Three-dimensional surface structure reconstruction of reflective objects using multi-stage deep learning

Abstract

With the development of deep learning and structured light streak projection techniques in three-dimensional (3D) imaging, research on the direct reconstruction of 3D shapes from single-streak images has attracted much attention. However, accurately reconstructing 3D shapes is particularly challenging when dealing with objects with specular reflective surfaces. To address this problem, this paper proposes an innovative multi-stage deep learning method that combines the pix2pix adversarial network and a modified version of the DC-HNet architecture. The technique aims to accurately reconstruct 3D shapes from streaked images by eliminating highlights in specular reflection regions through a staged process first.
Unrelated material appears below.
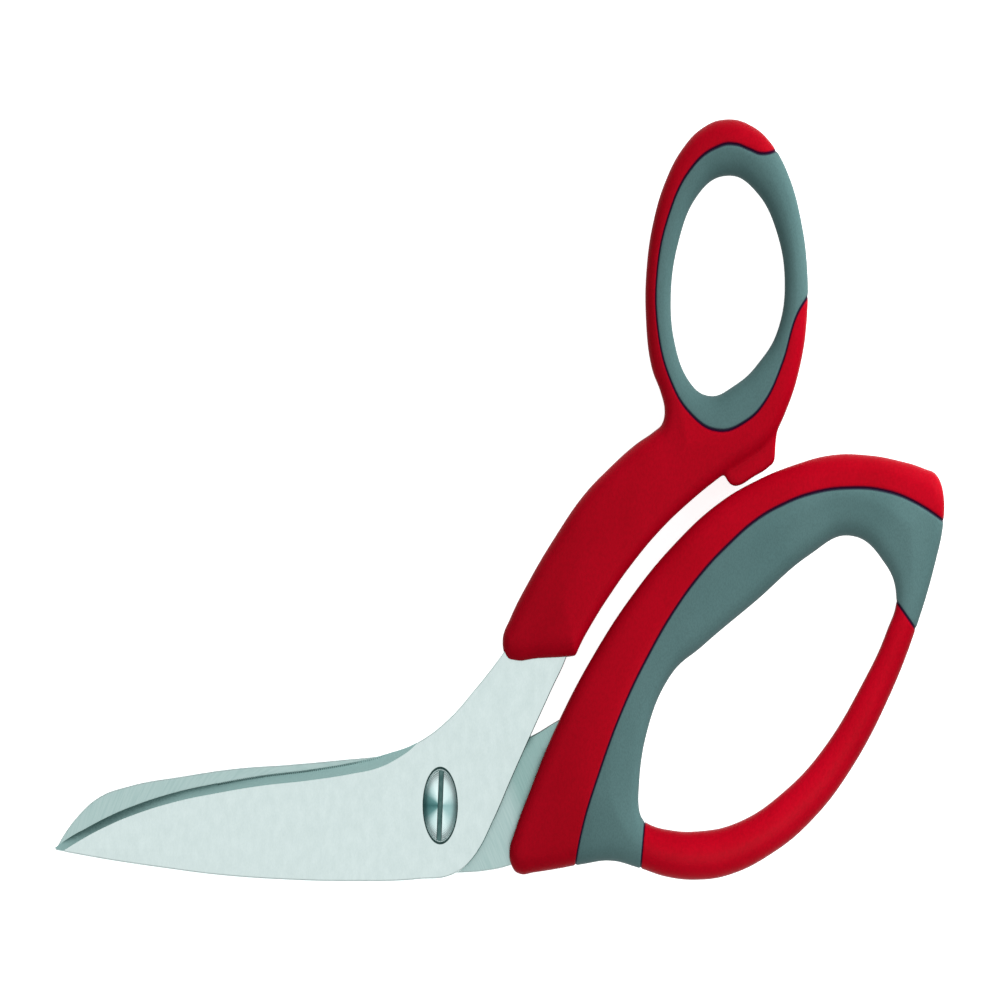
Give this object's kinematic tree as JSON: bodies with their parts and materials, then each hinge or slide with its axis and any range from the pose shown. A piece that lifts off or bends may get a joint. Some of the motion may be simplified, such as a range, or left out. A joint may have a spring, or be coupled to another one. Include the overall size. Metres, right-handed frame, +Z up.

Specifically, the pix2pix adversarial network is first used to eliminate highlights and generate streak images without specular reflections; subsequently, the improved DC-HNet network is further processed to accurately deduce the phase distribution information of the object from the streak images with the elimination of highlights, and then reconstruct the 3D shape. Compared with the traditional self-encoder-based convolutional neural network (CNN) model, the multi-stage approach proposed in this paper significantly improves the accuracy of 3D shape reconstruction by separating the two key steps of highlight elimination and phase derivation and combining them with multi-scale feature enhancement. In this paper, the method’s effectiveness is verified on experimental data, and the results show that the proposed method provides a significant improvement in 3D shape prediction accuracy compared with the existing U-Net network and MultiResUet network. These findings not only demonstrate the innovation and robustness of the proposed method but also show its potential in scientific research and engineering applications.